За пять месяцев мы уже отметились в музыкальной жизни Лос-Анджелеса. О нас писали в Лос-Анджелес Таймс, и мы играли на таких уважаемых площадках как клуб «Линжери». Чем более известными мы становились, тем более Ли Винг упрекал Фли за то, что он играл в двух группах. Я помню, как он однажды позвонил и спросил: «Ты будешь в моей группе, или останешься с другой группой?» Фли сказал: «Ну, я собирался быть в обеих, но если ты так ставишь вопрос, тогда я просто останусь в своей».
Однажды в августе мы с Фли пошли на вечеринку какого-то претендующего на тонкий вкус журнала в доме на Голливудских Холмах.

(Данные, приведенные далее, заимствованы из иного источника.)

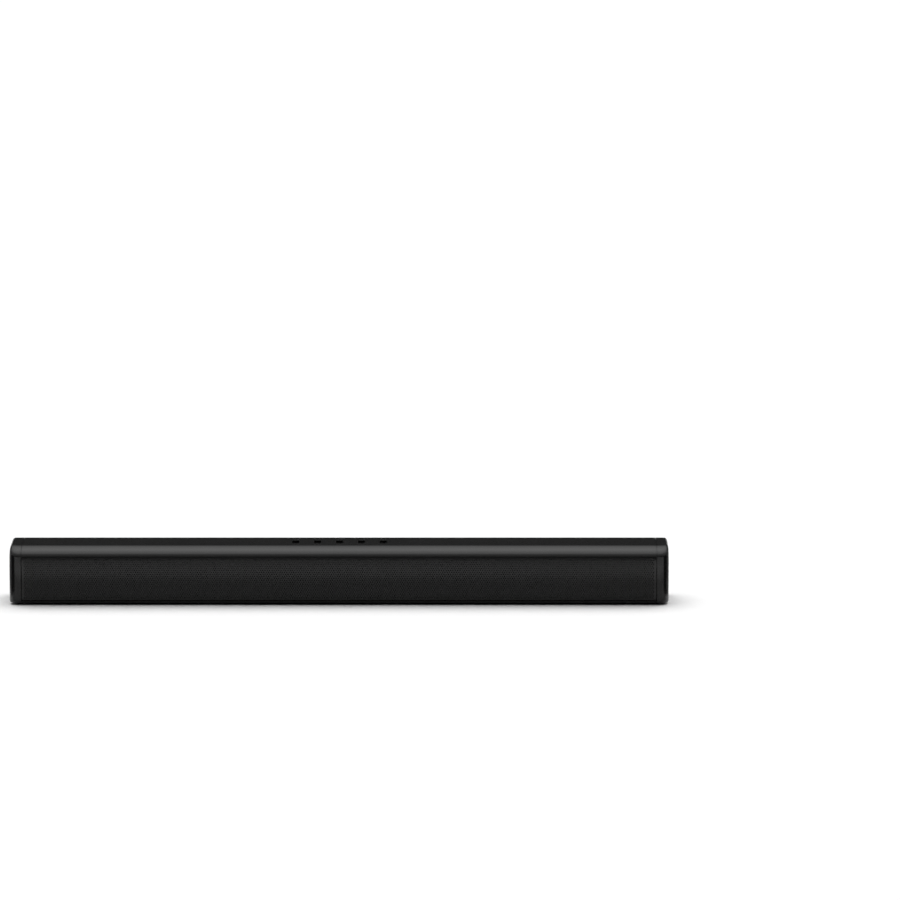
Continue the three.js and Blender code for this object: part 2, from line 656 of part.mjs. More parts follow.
const driverCone = () =>
  ovalRing([
    [DRIVER_STRAIGHT, CONE_RIM, CONE_RIM_Y],
    [17, 11, 6],
    [NEARLY_ROUND, 8.7, 12.4],
    [NEARLY_ROUND, 8.7, 13.2],
    [16.6, 10.6, 7.2],
    [DRIVER_STRAIGHT - 0.2, CONE_RIM - 0.4, CONE_RIM_Y + 0.9],
  ]);

// The rubber half roll from the basket's flange in to the cone's rim, which lies deeper.
function driverSurround() {
  const [middle, radius, base] = [(CONE_RIM + 16.6) / 2, 1.7, FLANGE_FRONT - GAP];
  const thickness = 0.4;
  const lip = CONE_RIM_Y - GAP;
  const outer = arcPoints(middle, base - thickness, radius + thickness, 0, -Math.PI, 5);
  const inner = arcPoints(middle, base - thickness, radius, -Math.PI, 0, 4);
  const section = [
    [20, base], [20, base - 0.5], ...outer,
    [CONE_RIM - 0.2, lip - thickness], [CONE_RIM - 1, lip - thickness], [CONE_RIM - 1, lip],
    [CONE_RIM + 0.2, lip], ...inner, [middle + radius, base],
  ];
  return ovalRing(section.map(([r, y]) => [DRIVER_STRAIGHT, r, y]));
}

// The corrugated cloth disc that centres the voice coil.
function driverSpider() {
  const folds = [[8.65, 13.6], [10, 14.4], [11.3, 14.1], [12.6, 15.2], [14.6, 15.4]];
  const thickness = 0.35;
  return turnedRing([...folds, ...folds.map(([r, y]) => [r, y + thickness]).reverse()], 24);
}

const voiceCoil = () =>
  turnedRing(
    [
      [COIL_INNER, 12.8], [COIL_OUTER, 12.8], [COIL_OUTER, 17.6], [COIL_OUTER + 0.2, 17.7],
      [COIL_OUTER + 0.2, 21.6], [COIL_INNER, 21.7],
    ],
    20,
  );

function dustCap() {
  const dome = (radius, apex, base) =>
    Array.from({ length: 5 }, (_, i) => {
      const angle = (i / 4) * (Math.PI / 2);
      return [radius * Math.sin(angle), base - (base - apex) * Math.cos(angle)];
    });
  return turned([...dome(8.5, 8.6, 12.3), ...dome(8, 9.2, 12.3).reverse()], 20);
}

function topPlate() {
  const rear = MAGNET_FRONT - 0.1;
  return turnedRing([[8.8, PLATE_FRONT], [14.8, PLATE_FRONT], [14.8, rear], [8.8, rear]], 24);
}

const magnet = () =>
  turnedRing(
    [
      [10.5, MAGNET_FRONT], [15.4, MAGNET_FRONT], [16, MAGNET_FRONT + 0.6], [16, YOKE_FRONT - 0.7],
      [15.4, YOKE_FRONT - 0.1], [10.5, YOKE_FRONT - 0.1],
    ],
    24,
  );

const yoke = () =>
  turned(
    [
      [0, PLATE_FRONT], [POLE_RADIUS - 0.6, PLATE_FRONT], [POLE_RADIUS, PLATE_FRONT + 0.6],
      [POLE_RADIUS, YOKE_FRONT], [14.6, YOKE_FRONT], [14.6, YOKE_REAR - 0.6], [14, YOKE_REAR], [0, YOKE_REAR],
    ],
    24,
  );

// ---------------------------------------------------------------- wires held inside the case
function speakerLead(side) {
  const points = [
    [84.6, 0, 19], [96, 0, 20.5], [110, 0, 22.3], [128, -4, 30],
    [156, -14, 42], [178, -19.6, 46.6], [194.4, -20, 46.6],
  ].map(([x, y, z]) => new THREE.Vector3(side * x, y, z));
  const section = new THREE.Shape().absarc(0, 0, 1.1, 0, 2 * Math.PI);
  const options = { steps: 20, curveSegments: 7, extrudePath: new THREE.CatmullRomCurve3(points) };
  return solid(new THREE.ExtrudeGeometry(section, options));
}

const ratingLabel = () => block(-44, 44, -15, 15, CASE_BOTTOM - 0.05, CASE_BOTTOM + 0.25);

// ---------------------------------------------------------------- materials
const finish = (color, roughness, metalness = 0) =>
  new THREE.MeshStandardMaterial({ color, roughness, metalness });
const satinBlack = finish(0x232324, 0.45);
const mattBlack = finish(0x1b1b1c, 0.7);
const grilleBlack = finish(0x1e1e1f, 0.5, 0.3);
const gloss = finish(0x0b0b0c, 0.2);
const rubber = finish(0x141414, 0.9);
const cloth = finish(0x101010, 0.95);
const board = finish(0x14532d, 0.5);
const steel = finish(0xb9bcc0, 0.35, 1);
const blackSteel = finish(0x1d1d1e, 0.4, 0.8);
const aluminium = finish(0xc9ccd0, 0.4, 1);
const brass = finish(0xb58f45, 0.35, 1);
const ferrite = finish(0x2b2b2d, 0.75, 0.2);
const paper = finish(0x202021, 0.9);
const coilCopper = finish(0xa8653a, 0.4, 0.8);
const spiderCloth = finish(0xc7a45b, 0.9);
const clear = finish(0xd8dde0, 0.15);
const wire = finish(0x8c1d1d, 0.6);
const ribbon = finish(0xdadada, 0.5);
const label = finish(0x8f9194, 0.6);

// ---------------------------------------------------------------- scene graph
const soundbar = new THREE.Group();

function add(name, piece, material, parent = soundbar) {
  const geometry = piece.isBufferGeometry ? piece : geometryOf(piece);
  const mesh = new THREE.Mesh(geometry, material);
  mesh.name = name;
  parent.add(mesh);
  return mesh;
}

add("top_cover", topCover(), satinBlack);
add("front_grille", frontGrille(), grilleBlack);
add("grille_scrim", grilleScrim(), cloth);
add("front_baffle", frontBaffle(), mattBlack);
add("bottom_case", bottomCase(), mattBlack);
add("end_cap_left", endCap(-1), satinBlack);
add("end_cap_right", endCap(1), satinBlack);
add("socket_bay", socketBay(), mattBlack);
add("optical_socket", opticalSocket(), mattBlack);
add("optical_shutter", opticalShutter(), mattBlack);
add("usb_socket", usbSocket(), steel);
add("hdmi_socket", hdmiSocket(), steel);
add("dc_power_socket", dcSocket(), mattBlack);
add("main_board", mainBoard(), board);
add("heat_sink", heatSink(), aluminium);
add("wireless_module", wirelessModule(), board);
add("button_board", buttonBoard(), board);
add("button_cable", buttonCable(), ribbon);
add("light_board", lightBoard(), board);
add("status_light_guide", lightGuide(), clear);
add("rating_label", ratingLabel(), label);

const buttonGeometry = geometryOf(button());
BUTTON_NAMES.forEach((name, i) => {
  add(`${name}_button`, buttonGeometry, gloss).position.set(buttonX(i), BUTTON_Y, HEIGHT);
});

const footGeometry = geometryOf(foot());
for (const [place, x, y] of FEET) add(`foot_${place}`, footGeometry, rubber).position.set(x, y, 0);

const screwGeometry = geometryOf(caseScrew());
for (const [place, x, y] of CASE_SCREWS) {
  add(`case_screw_${place}`, screwGeometry, blackSteel).position.set(x, y, SCREW_SEAT_Z - GAP);
}

const insertGeometry = geometryOf(wallInsert());
const driverParts = [
  ["basket", driverBasket(), blackSteel],
  ["gasket", driverGasket(), rubber],
  ["cone", driverCone(), paper],
  ["surround", driverSurround(), rubber],
  ["spider", driverSpider(), spiderCloth],
  ["voice_coil", voiceCoil(), coilCopper],
  ["dust_cap", dustCap(), paper],
  ["top_plate", topPlate(), steel],
  ["magnet", magnet(), ferrite],
  ["yoke", yoke(), steel],
].map(([name, piece, material]) => [name, geometryOf(piece), material]);

for (const [place, side] of [["left", -1], ["right", 1]]) {
  add(`wall_insert_${place}`, insertGeometry, brass).position.set(side * INSERT_X, REAR_Y, INSERT_Z);
  add(`speaker_lead_${place}`, speakerLead(side), wire);
  const driver = new THREE.Group();
  driver.position.set(side * DRIVER_X, BAFFLE_FRONT, DRIVER_Z);
  soundbar.add(driver);
  for (const [name, geometry, material] of driverParts) add(`${name}_${place}`, geometry, material, driver);
}

export default soundbar;
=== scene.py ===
# The looks of a 720 mm soundbar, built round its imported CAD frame. Metres, X to the right seen from the
# front, Y to the rear, Z up, with the origin on the shelf under the middle of the bar.
import math

import bmesh
import bpy
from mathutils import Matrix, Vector


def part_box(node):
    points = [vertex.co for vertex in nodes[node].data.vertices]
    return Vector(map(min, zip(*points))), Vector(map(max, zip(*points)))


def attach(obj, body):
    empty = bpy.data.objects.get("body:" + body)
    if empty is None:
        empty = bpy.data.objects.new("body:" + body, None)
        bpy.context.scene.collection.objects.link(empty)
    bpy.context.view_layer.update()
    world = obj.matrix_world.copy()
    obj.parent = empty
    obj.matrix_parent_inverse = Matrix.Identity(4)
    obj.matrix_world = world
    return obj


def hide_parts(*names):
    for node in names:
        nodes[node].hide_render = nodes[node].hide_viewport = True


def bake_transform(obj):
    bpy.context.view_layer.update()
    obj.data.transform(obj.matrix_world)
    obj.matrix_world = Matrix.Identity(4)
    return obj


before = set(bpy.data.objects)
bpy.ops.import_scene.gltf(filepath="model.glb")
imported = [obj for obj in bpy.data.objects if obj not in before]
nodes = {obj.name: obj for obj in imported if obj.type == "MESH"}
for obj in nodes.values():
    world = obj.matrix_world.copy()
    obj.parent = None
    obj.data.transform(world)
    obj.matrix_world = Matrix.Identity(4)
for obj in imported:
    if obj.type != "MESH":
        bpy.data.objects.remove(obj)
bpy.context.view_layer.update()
scene = bpy.context.scene

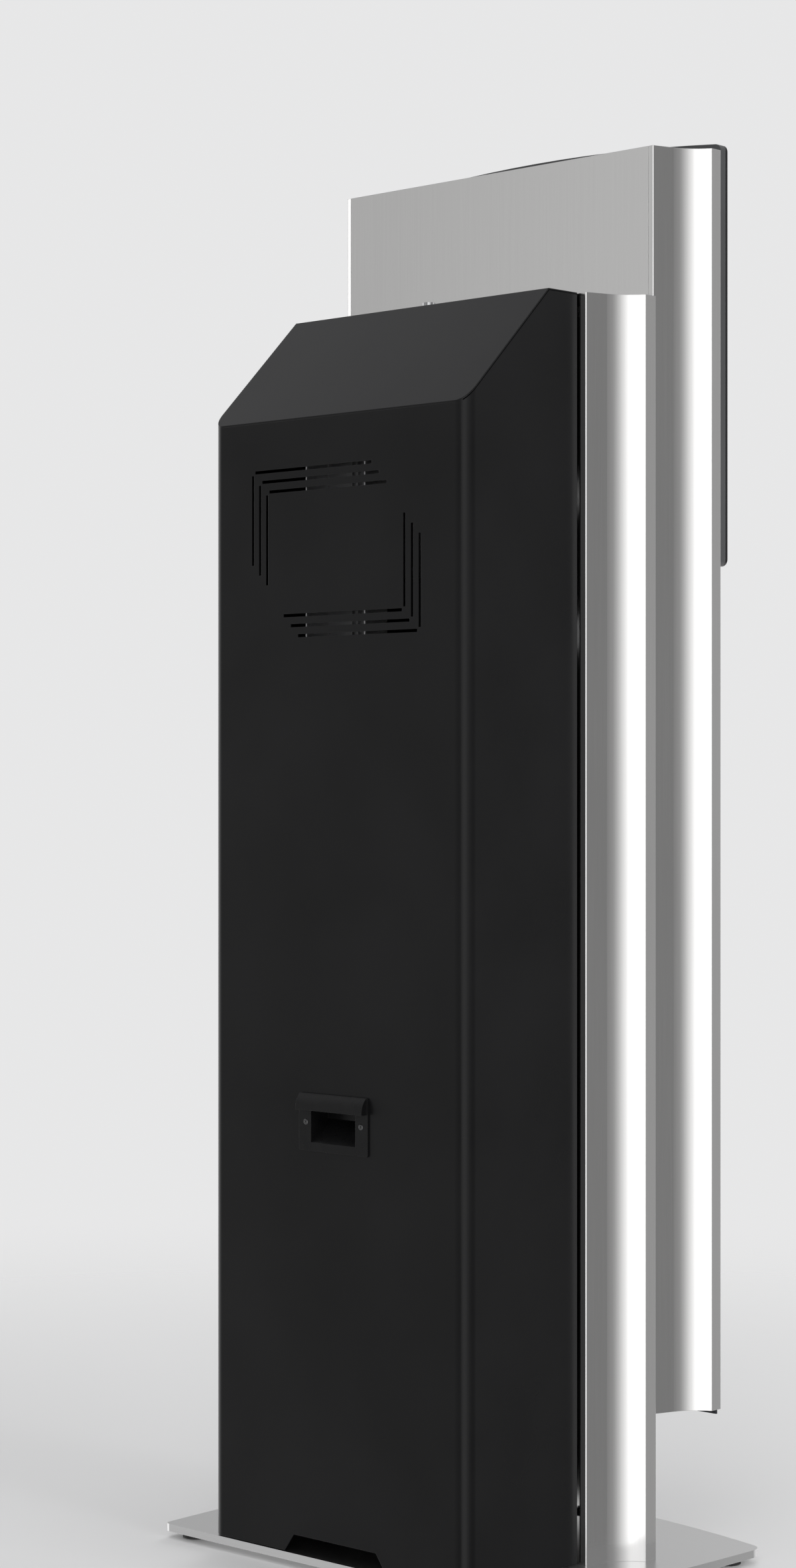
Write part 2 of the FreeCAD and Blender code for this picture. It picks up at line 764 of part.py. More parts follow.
def display_outline(body, start):
    half = s.tower_width / 2 + flare_out
    low = display_low
    crown = display_high
    corner = crown - s.display_bow + root(s.display_bow * s.display_bow - half * half)
    points = [(-half, low), (half, low), (half, corner), (-half, corner)]
    drawing = sketch(body, "XZ_Plane", start - rear)
    outline(drawing, points, {2: (s.display_bow, (as_size(0), crown - s.display_bow))})
    return drawing, points


def make_display():
    housing = make_body("display_housing")
    drawing, corners = display_outline(housing, tower_front)
    pad(housing, drawing, s.display_frame)
    round_edges(housing, s.display_corner, "y", corners)
    face = tower_front + s.display_frame
    low = display_low + s.lcd_lift
    picture_z = (low, low + s.lcd_height)
    well = sketch(housing, "XZ_Plane", face + 1 - rear)
    frame(well, span(as_size(0), s.lcd_width + 2 * s.free_gap), (low - s.free_gap, picture_z[1] + s.free_gap))
    pocket(housing, well, s.lcd_thickness + 1)
    glass = make_body("display_glass")
    drawing, corners = display_outline(glass, face)
    pad(glass, drawing, s.glass_thickness)
    round_edges(glass, s.display_corner, "y", corners)
    node(box(span(as_size(0), s.lcd_width), depth(face - s.lcd_thickness, face), picture_z), "picture_panel")


# ---------------------------------------------------------------- rear door

def lid_offset():
    """The sloping sheet's thickness, measured upright."""
    return s.door_wall * root(lid_run * lid_run + s.lid_rise * s.lid_rise) / lid_run


def lid_under(deep):
    """Height of the slope's underside at a depth."""
    return lid_foot - lid_offset() + deep * s.lid_rise / lid_run


def lid_bend(drop=0, flat_drop=0):
    """Depth where the slope's underside meets the flat top's, each lowered by so much."""
    return (s.lid_rise - s.door_wall - flat_drop + lid_offset() + drop) * lid_run / s.lid_rise


def make_door_shell():
    body = make_body("door_shell")
    half = s.door_width / 2
    inner = half - s.door_wall
    bend = half - s.door_corner
    flange = half - s.door_flange
    low = plate_top + s.door_lift
    plan = [
        (flange, s.door_depth), (half, s.door_depth), (half, s.door_corner), (bend, as_size(0)),
        (-bend, as_size(0)), (-half, s.door_corner), (-half, s.door_depth), (-inner, s.door_depth),
        (-inner, s.door_corner), (-bend, s.door_wall), (bend, s.door_wall), (inner, s.door_corner),
        (inner, s.door_depth - s.door_wall), (flange, s.door_depth - s.door_wall),
    ]
    right = (bend, rear - s.door_corner)
    left = (-bend, rear - s.door_corner)
    inside = s.door_corner - s.door_wall
    drawing = sketch(body, "XY_Plane", low)
    outline(drawing, [(x, rear - deep) for x, deep in plan], {
        2: (s.door_corner, right), 4: (s.door_corner, left), 8: (inside, left), 10: (inside, right),
    })
    pad(body, drawing, lid_top - low)
    cut_slope(body)
    cut_vents(body)
    openings = sketch(body, "XZ_Plane", s.door_wall + 1 - rear)
    recess = handle_ranges()
    frame(openings, (recess.cup_x[0] - s.free_gap, recess.cup_x[1] + s.free_gap),
          (recess.cup_z[0] - s.free_gap, recess.cup_z[1] + s.free_gap))
    for x in span(as_size(0), s.handle_pitch):
        ring(openings, (x, recess.middle), as_size(2.5))
    notch = s.notch_width / 2
    outline(openings, [
        (-notch - s.notch_splay, low - 1), (notch + s.notch_splay, low - 1),
        (notch, plate_top + s.notch_height), (-notch, plate_top + s.notch_height),
    ])
    pocket(body, openings, s.door_wall + 2)


def cut_slope(body):
    """Cut the folded shell under the lid: it meets the rear wall and leaves a seam beside the sides."""
    beyond = as_size(5)
    meeting = 2 * s.door_wall
    drop = s.lid_seam * lid_offset() / s.door_wall
    low = lid_top - s.door_wall - s.lid_seam
    profile = [
        (-beyond, lid_under(-beyond)),
        (meeting, lid_under(meeting)),
        (meeting, lid_under(meeting) - drop),
        (lid_bend(drop, s.lid_seam), low),
        (s.door_depth + beyond, low),
        (s.door_depth + beyond, lid_top + beyond),
        (-beyond, lid_top + beyond),
    ]
    drawing = sketch(body, "YZ_Plane", 0)
    outline(drawing, [(rear - deep, z) for deep, z in profile])
    pocket(body, drawing, s.door_width + 10, middle=True)


def cut_vents(body):
    """Nested upright and level slots in one corner, repeated half a turn away."""
    drawing = sketch(body, "XZ_Plane", s.door_wall + 1 - rear)
    for turn in (1, -1):
        for index in range(3):
            shift = s.vent_pitch * index
            edge = s.vent_half_width - shift
            level = s.vent_half_height - shift
            upright_x = span(turn * edge, s.vent_slot)
            top = vent_middle + turn * (level - s.vent_slot)
            foot = vent_middle + turn * (level - s.vent_slot - s.vent_upright)
            frame(drawing, upright_x, min_of(foot, top))
            start = turn * (edge - s.vent_slot)
            finish = -turn * (s.vent_reach + shift)
            frame(drawing, min_of(finish, start), span(vent_middle + turn * level, s.vent_slot))
    pocket(body, drawing, s.door_wall + 2)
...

Я надел рваный фланелевый верх от пижамы, а мой отросший ирокез упал на одну сторону. Мы отлично проводили время, тусуясь на заднем дворе, когда я посмотрел в дом и увидел это космическое существо, молодую девушку. Она двигалась как какая-то принцесса, медленно, со сложенными по бокам руками. На ней был гигантский диск шляпы с большими переливающимися драгоценностями вокруг короны. Она была одета в неподходящее, футуристически выглядящее мешковатое платье, сделанное из бумаги. Она была немного полновата, но красива.
И у неё был этот чудесный магнетизм, ходить вокруг и разговаривать целеустремленно, но медленно, как будто она была Алисой в Стране Чудес, а остальной мир не существовал. Но в ней также чувствовалась панк-рок версия Мэй Уэст, испускающая эту яркость и вызывающую, нахальную, неосязаемую энергию. Как раз тот тип девушки, который мне нравился — в общем, странное создание.
Я вошёл в дом и дёрнул её за хвостик или сделал ещё что-то, что делают парни, когда видят нравящуюся им девушку и не знают, как с ней поговорить.
— О Господи, ты кто? — спросила она.
Мы начали разговаривать, она говорила загадками, не давала мне прямых ответов. Оказалось, её зовут Дженнифер Брюс, она была модным дизайнером и спроектировала собственную модель шляпы Зорро. За несколько минут меня унесло её присутствием, её аурой и её взглядами на моду. В городе, где среди людей было распространено пытаться быть разными, вести себя по-разному и быть всем этим и всем тем, жила личность, которая справлялась с этим с лёгкостью, потому что она была прирождённым супер-фриком, чьей тенденцией в жизни было выглядеть как внутренняя сторона ракушки.
Она не таяла в моих руках; она держала меня на расстоянии. Не думаю, что она дала мне свой номер телефона, но я настаивал.
— Давай, у тебя нет выбора. Ты будешь моей девушкой, нравится тебе это или нет, — сказал я.
Она должно быть что-то почувствовала, потому что позволяла мне продолжать процесс, но потом исчезла, и я ушёл в новом направлении. Однако она ярко отпечаталась в моём сознании.
Я посещал и другие события, одним из которых было открытие группы Oingo Boingo в Амфитеатре Universal. Oingo Boingo происходили из той же клубной сцены, где были мы, и просто продолжали развиваться. Они не были нашей самой любимой в мире группой, но у них были некоторые интересные инструментальные произведения. Мы знали их трубача, и он предложил нам место в открытии их большого шоу. И вот мы были здесь без контракта на запись, с репертуаром в десять песен, и мы собирались играть не в клубе перед двумястами зрителями, а перед четырёхтысячной аудиторией.